Pemerintah Indonesia Tunggu Permohonan Maaf Belanda Secara Resmi
Jumat, 23 Desember 2022 | 16:00 WIB
Jakarta, NU Online
Wakil Presiden Republik Indonesia KH Ma'ruf Amin menanggapi soal permintaan maaf yang dilakukan Perdana Menteri Belanda Mark Rutte atas perbudakan yang telah dilakukan negaranya terhadap negara-negara jajahan di masa lalu.
Wapres menegaskan, pemerintah Indonesia masih menunggu permohonan maaf Belanda yang diajukan secara resmi kepada pemerintah Indonesia.
"Kalau dia memang itu (meminta maaf) ajukan saja (secara) resmi kepada pemerintah (Indonesia)," kata Wapres melalui keterangan kepada wartawan, pada Jumat (23/12/2022).

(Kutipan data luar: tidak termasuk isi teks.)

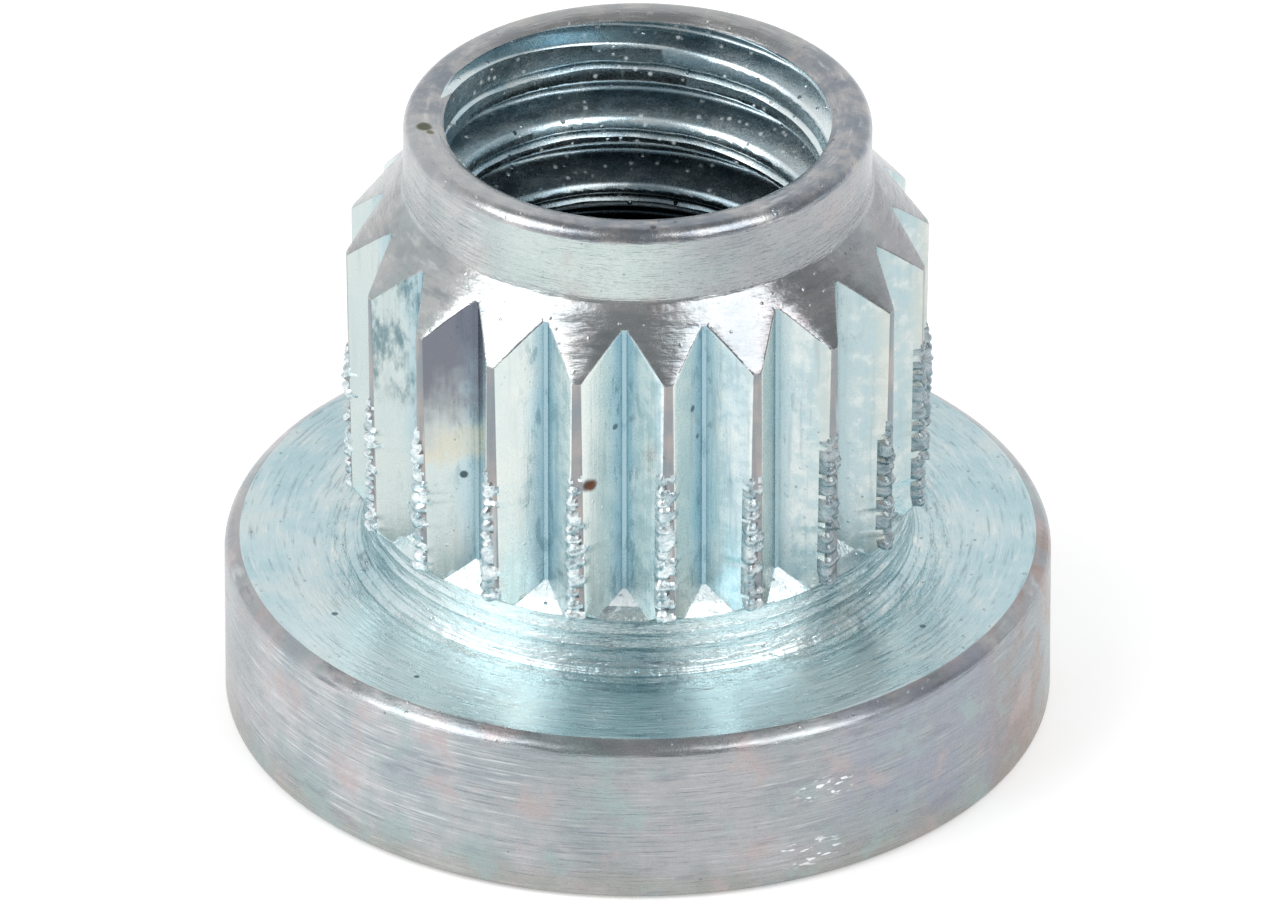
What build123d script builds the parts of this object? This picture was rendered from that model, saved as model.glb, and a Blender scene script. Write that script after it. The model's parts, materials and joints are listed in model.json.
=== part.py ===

Setelah ada pengajuan resmi dari pemerintah Belanda kepada Indonesia, kata Wapres, maka pemerintah akan menindaklanjuti permohonan maaf itu.
“Nanti pemerintah akan merespons. Pemerintah akan memperbincangkan itu. Jadi, sampaikan saja kepada pemerintah, nanti pemerintah akan merespons,” tutur Wapres.

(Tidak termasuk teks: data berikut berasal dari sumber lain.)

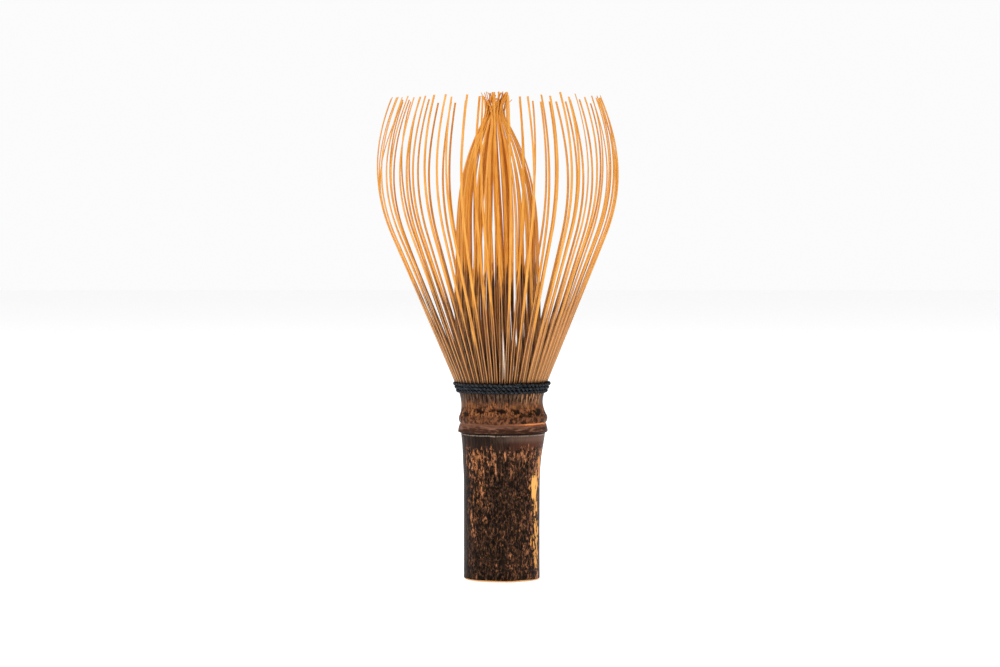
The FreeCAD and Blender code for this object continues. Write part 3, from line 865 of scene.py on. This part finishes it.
def make_inner_groups(blank):
    layers = [3, 2, 3, 1, 3, 2, 3, 0, 3, 2, 3, 1]
    count = INNER_GROUPS * INNER_PER_GROUP
    step = math.tau / count
    # Neighbouring slivers cling together in clumps of two to four.
    clump_of = []
    number = 0
    while number < count:
        size = min(rng.choice((2, 3, 3, 4)), INNER_PER_GROUP - number % INNER_PER_GROUP)
        middle = number + (size - 1) / 2
        clump_of += [middle] * size
        number += size
    for group in range(INNER_GROUPS):
        slivers = []
        for place in range(INNER_PER_GROUP):
            number = group * INNER_PER_GROUP + place
            first = 0.5 - (INNER_PER_GROUP - 1) / 2
            azimuth = (first + number) * step
            clump = (first + clump_of[number]) * step
            slivers.append(make_inner_sliver(blank, number, azimuth, layers[place], clump))
        piece = join_pieces(slivers)
        smooth_by_angle(piece, 50)
        node = "inner_tines_%d" % (group + 1)
        finish_piece(piece, "inner_slivers_%d" % (group + 1), node, [INNER])
        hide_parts(node)


# ---------------------------------------------------------------- thread

def tube_along(name, points, radius, closed=True, resolution=1):
    """A round thread along points, made as a curve with a bevel and turned into a mesh."""
    curve = bpy.data.curves.new(name, "CURVE")
    curve.dimensions = "3D"
    curve.bevel_depth = radius
    curve.bevel_resolution = resolution
    curve.use_fill_caps = not closed
    spline = curve.splines.new("POLY")
    spline.points.add(len(points) - 1)
    for point, place in zip(spline.points, points):
        point.co = (*place, 1.0)
    spline.use_cyclic_u = closed
    piece = bpy.data.objects.new(name, curve)
    bpy.context.collection.objects.link(piece)
    only(piece)
    bpy.ops.object.convert(target="MESH")
    return bpy.context.object


def twine(name, centre, middle_z, swing, climb, ply_radius, start):
    """Two strands that cross between every two slivers; each is two plies laid together."""
    ply_offset = ply_radius * 0.82
    waves = SLIVERS // 2
    samples = waves * TWINE_SAMPLES
    plies = []
    for strand in range(2):
        for ply in range(2):
            points = []
            for index in range(samples):
                angle = math.tau * index / samples
                phase = waves * angle + math.pi * strand + start
                reach = centre + swing * math.cos(phase)
                height = middle_z - climb * math.sin(phase)
                twist = PLY_TWISTS * angle + math.pi * ply
                reach += ply_offset * math.cos(twist)
                height += ply_offset * math.sin(twist)
                height += 0.04 * MM * math.sin(angle * 7 + start * 2 + strand)
                height += 0.03 * MM * math.sin(angle * 23 + start * 5)
                points.append((reach * math.cos(angle), reach * math.sin(angle), height))
            plies.append(tube_along(name, points, ply_radius))
    return plies


def make_thread_row(row):
    """One row of the binding: the twine outside the slivers, and its course behind them."""
    low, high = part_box("thread_row_%d" % (row + 1))
    middle_z = (low.z + high.z) / 2
    face = OUTER_ROOT_R + (middle_z - ROOT_Z) * math.tan(OUTER_LEAN)
    plies = twine("outside ply", face + 0.10 * MM, middle_z, swing=0.37 * MM,
                  climb=0.18 * MM, ply_radius=0.225 * MM, start=row * 2.1)
    plies += twine("inside ply", face - 0.98 * MM, middle_z, swing=0.06 * MM,
                   climb=0.10 * MM, ply_radius=0.12 * MM, start=row * 1.3)
    piece = join_pieces(plies)
    smooth_by_angle(piece, 80)
    finish_piece(piece, "thread_twine_%d" % (row + 1), "handle", [THREAD])
    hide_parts("thread_row_%d" % (row + 1))


def make_knot():
    """The thread's end: an overhand knot drawn tight, with two clipped ends."""
    low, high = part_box("thread_knot")
    middle = (low + high) / 2
    outward = Vector((middle.x, middle.y, 0)).normalized()
    across = Vector((-outward.y, outward.x, 0))
    size = 0.15 * MM
    points = []
    for index in range(72):
        angle = math.tau * index / 72
        u = (math.sin(angle) + 2 * math.sin(2 * angle)) * size
        v = (math.cos(angle) - 2 * math.cos(2 * angle)) * size
        w = -math.sin(3 * angle) * size
        points.append(middle + across * u + Vector((0, 0, v)) + outward * (w * 1.2))
    pieces = [tube_along("knot", points, 0.15 * MM, True, 2)]
    for side, rise in ((1, 0.55), (-1, -0.35)):
        end = []
        for index in range(8):
            share = index / 7
            end.append(middle + across * side * (0.15 + 0.75 * share) * MM
                       + Vector((0, 0, rise * share * share * MM))
                       - outward * 0.18 * share * MM)
        pieces.append(tube_along("knot end", end, 0.11 * MM, False, 2))
    piece = join_pieces(pieces)
    smooth_by_angle(piece, 80)
    finish_piece(piece, "thread_end_knot", "handle", [THREAD])
    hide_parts("thread_knot")


# ---------------------------------------------------------------- stage

def make_stage():
    """A pale floor, a white world behind it as backdrop, soft light all round, the camera."""
    bpy.ops.mesh.primitive_plane_add(size=6, location=(0, 0, 0))
    floor = bpy.context.object
    floor.name = "floor"
    material, _, shader = new_material("pale floor", 0.7)
    feed(shader.inputs["Base Color"], FLOOR_GREY)
    feed(shader.inputs["Emission Color"], WHITE)
    feed(shader.inputs["Emission Strength"], FLOOR_GLOW)
    floor.data.materials.append(material)

    world = bpy.data.worlds.new("studio")
    bpy.context.scene.world = world
    world.use_nodes = True
    tree = world.node_tree
    soft = tree.nodes["Background"]
    feed(soft.inputs["Color"], WHITE)
    feed(soft.inputs["Strength"], ROOM_LIGHT)
    seen = add_node(tree, "ShaderNodeBackground", Color=WHITE, Strength=ROOM_SEEN)
    rays = add_node(tree, "ShaderNodeLightPath")
    both = add_node(tree, "ShaderNodeMixShader", in_0=rays.outputs["Is Camera Ray"],
                    in_1=soft.outputs[0], in_2=seen.outputs[0])
    feed(tree.nodes["World Output"].inputs[0], both.outputs[0])

    for name, place, width, power in LAMPS:
        lamp = bpy.data.lights.new(name, "AREA")
        lamp.size = width
        lamp.energy = power
        holder = bpy.data.objects.new(name, lamp)
        holder.location = place
        aim = LAMP_AIM - Vector(place)
        holder.rotation_euler = aim.to_track_quat("-Z", "Y").to_euler()
        bpy.context.collection.objects.link(holder)

    lens = bpy.data.cameras.new("camera")
    lens.lens = LENS
    lens.sensor_width = SENSOR
    lens.clip_start = 0.01
    camera = bpy.data.objects.new("camera", lens)
    camera.location = CAMERA_PLACE
    camera.rotation_euler = (math.radians(90) - CAMERA_DIP, 0.0, 0.0)
    bpy.context.collection.objects.link(camera)
    bpy.context.scene.camera = camera
    bpy.context.scene.view_settings.view_transform = "Standard"


deselect()
make_stage()
make_handle()
sliver_blank = make_blank()
make_outer_groups(sliver_blank)
make_inner_groups(sliver_blank)
bpy.data.objects.remove(sliver_blank)
for thread_row in range(THREAD_ROWS):
    make_thread_row(thread_row)
make_knot()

Sebelummya, PM Belanda Mark Rutte meminta maaf atas keterlibatan negaranya dalam perbudakan selama 250 tahun di masa kolonial. Permohonan maaf itu disampaikan pada Senin (19/12/2022) lalu.
Pemerintah Belanda, melalui PM Rutte mengungkapkan penyesalannya atas perbudakan dan perbuatan tidak manusiawi yang berdampak negatif.

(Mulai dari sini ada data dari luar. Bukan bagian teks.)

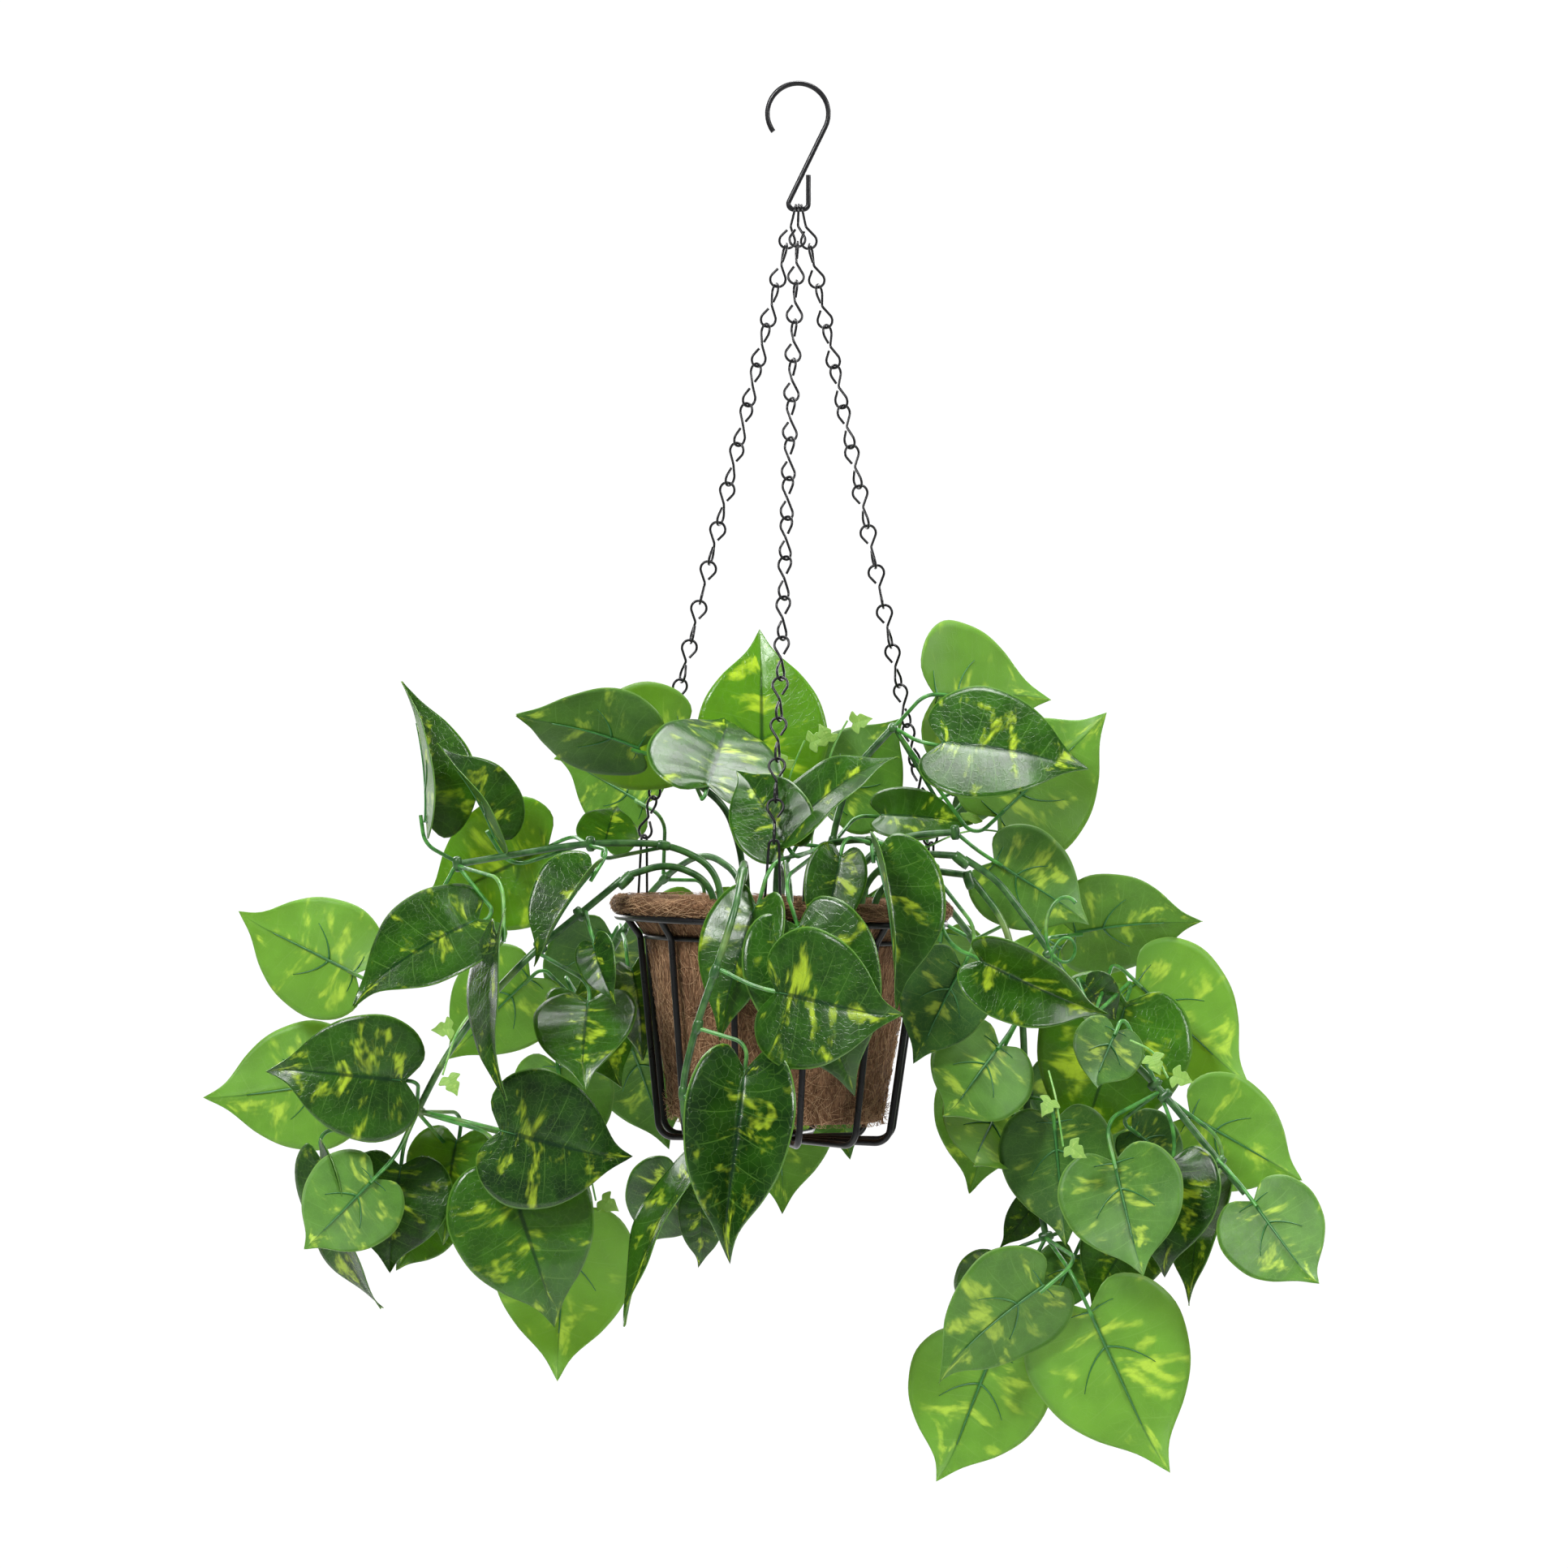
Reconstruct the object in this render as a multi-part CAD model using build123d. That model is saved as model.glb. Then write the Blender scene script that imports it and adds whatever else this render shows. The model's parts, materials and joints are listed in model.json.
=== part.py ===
from build123d import *
import os
from math import asin, cos, hypot, radians, sin, sqrt, tan

# Hanging basket with artificial pothos.  Millimetres, +Z up, -Y is the front.
# Origin: the point inside the hook's top bend that bears on a ceiling eye or bracket.

# ---------------------------------------------------------------- hook
HOOK_WIRE = 3.2
HOOK_INNER_R = 17.0
HOOK_MOUTH_ANGLE = 216.0
HOOK_SHANK_ANGLE = -26.0
HOOK_LOOP_Z = -75.4
HOOK_LEG_X = 6.4
HOOK_LEG_TOP_Z = -54.5
HOOK_LOOP_BEND = 3.4

# ---------------------------------------------------------------- chains
LINK_WIRE = 1.6
LINK_PITCH = 25.2
LINK_LOOP_R = 4.7
LINK_WAIST_BEND = 2.6
LINK_COUNT = 16
LINK_GAP = 0.1
TOP_LINK_GAP = 1.0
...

"Kita bisa mengakui perbudakan dalam istilah yang paling jelas sebagai kejahatan terhadap kemanusiaan," kata Rutte dalam konferensi pers di Den Haag.
Penyesalan itu diungkapkan Rutte karena Belanda selama berabad-abad telah mengambil keuntungan dari perbudakan. Rutte mengatakan bahwa orang-orang telah dijadikan komoditas, dieksploitasi, dan diperdagangkan atas nama negara Belanda.
Perbudakan, kata Rutte, adalah penderitaan besar yang masih berdampak pada kehidupan masyarakat. "Kami di Belanda harus menghadapi kenyataan kami di masa lalu itu," katanya.
Perbudakan sejak Hindia Belanda
Sejarahwan UIN Syarif Hidayatullah Jakarta Johan Wahyudi menjelaskan bahwa kejahatan kemanusiaan dengan perlakuan perbudakan itu berlangsung sejak didirikannya negara Hindia Belanda.
"Kira-kira resmi atau sudah mulai setelah berdiri tahun 1820-an pasca-Inggris hengkang dari Nusantara," kata Johan.
Pada saat itu, kerajaan Belanda mengambil alih sisa-sisa daerah kekuasaan VOC yang pada tahun 1799 sudah bubar. Johan menyebutkan bahwa perbudakan itu berlangsung di beberapa wilayah, seperti di Bali dan Indonesia timur.
Pihak Belanda, lanjut Johan, pada mulanya memperlakukan negara jajahannya dengan sistem kontrak. Kemudian mereka memperbarui kontrak-kontrak dengan para raja-raja di Nusantara, misalnya kontrak dengan Sultan Yogyakarta, Sultan Surakarta, dan Sultan Cirebon.